Many times in my life I have wondered why am I going through these heartaches and struggles.  My dreams and desires for my life have oftentimes been dashed upon the jagged rocks of the emotional cliffs I have been thrown over.  I have found myself in the depths of my sorrow crying out why me to my God as the heartaches nearly crushed my spirit and will to live.  I at times have felt the despair of a life that went completely contrary to the plans I had made for me.  I had always lived a clean life, free from the vices of men, I am a devoted husband and father. I had always helped and served my fellowman, I gave to the poor and needy.  I did everything I was taught to do yet my life was not where I had imagined it being.  I lived the “leave it to beaver” life with a polar opposite result.

Each day I would arise and go forth, working to build a better life for myself and my children.  I would shake off daily the self doubts and frustrations that would haunt me as a result of unbearable heartache and sadness.  As I did so I became stronger and prepared for the gift and blessing from my Father in Heaven that I had so pleaded with him for over the countless years.  Doors were opened that would allow this opportunity to take place.

Then one day nearly 3 years ago it all changed.  As I continued to press forward, believing that there were better things in my life than what I had heretofore experienced, I met my dear Karla.  Prayers were answered and blessings granted as the most amazing women entered my life.

Never in my life had I imagined, nor believed that a noble women of such grace and beauty existed.  I still to this day vividly recall the first time our eyes met, across that meeting where she had come to meet with me for the first time as a potential  business consultant for her shelter.  When our eyes met that first time, my soul exploded with the knowledge and joy that this woman was to play a significant role in my life.  Immediately all the pain of my past vanished, it was replaced with a certain knowledge that which I had earnestly prayed for was beginning to unfold around me.

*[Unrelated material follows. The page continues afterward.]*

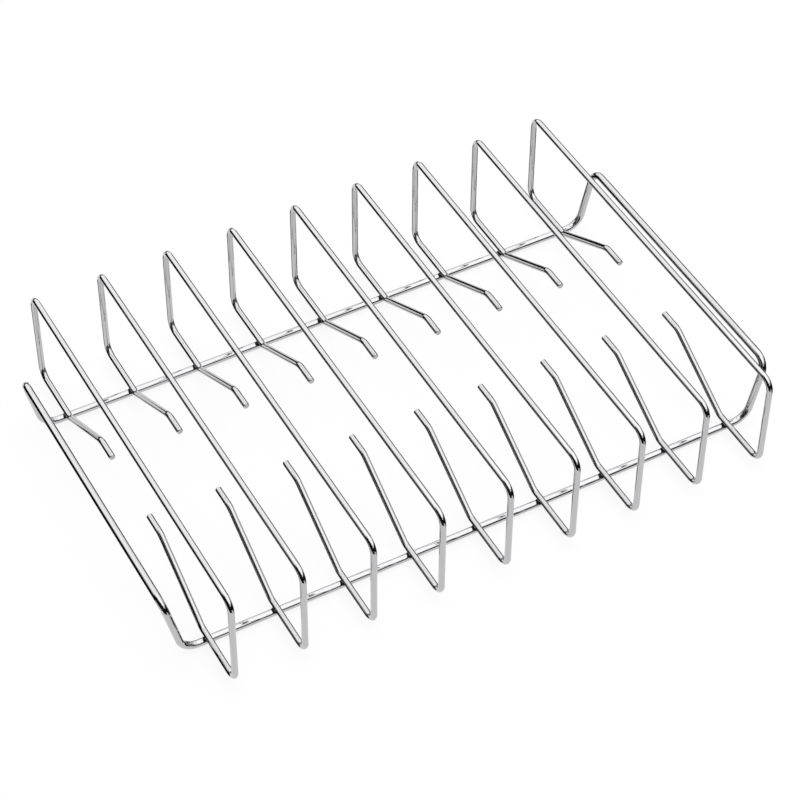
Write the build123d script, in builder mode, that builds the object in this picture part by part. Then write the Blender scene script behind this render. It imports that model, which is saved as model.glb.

I recall that time of wonder and excitement as the true realization of the blessings I had sought were at my doorstep.   My prayers had been answered.  Karla had been brought into my life through a very unique set of circumstances that led both of us to a point where we could meet.  I don’t question the miracle that I had been given at that time, for to do so would invalidate all the pain that I had experienced and the prayers that I had pleaded to have answered.

My Dear Beloved Karla is the sweetest most compassionate, loving and accepting individual that I have ever known, which says so much if you have ever met my mother!  Karla’s love for people is deeply evident by the long hours of service that she gives to those individuals seeking shelter, her family, neighbors, and friends.   Karla is the first person to be there when needed and the last one to leave.  There are many times, where due to the demands on this amazing woman that we don’t see each other until late at night as we are tiredly climbing into bed.  As she collapses into the pillows from exhaustion, I wrap my arms around her and thank my God that he led this remarkable woman to me.  There is never a day that goes by where I do not give thanks for this blessing.

Karla’s service to the rape recovery center, the domestic violence shelter, Centro De La Familia, the statewide coalition against domestic violence, her service as a board member for her daughters charter school, the community outreach centers she has created, and too many more to mention are unfathomable that one woman can accomplish all that she has.  The lives that she has impacted and helped will affect generations to come.  It is no wonder that she has been recognized as a top 30 women to watch in addition to the humanitarian of the year award she recently received. I have been blessed beyond measure with a woman of remarkable ability, grace strength and beauty.

I gladly accept every challenge in life that I have been given, without them they would never have led us to the same spot, where years of prayers could finally be answered.  My angel, my soul mate, my confidant, my best friend, Thank you for loving me and letting me be a part of your life.  I will love you through the eternities. The miracles that brought us together will keep us as we continue our miraculous journey together!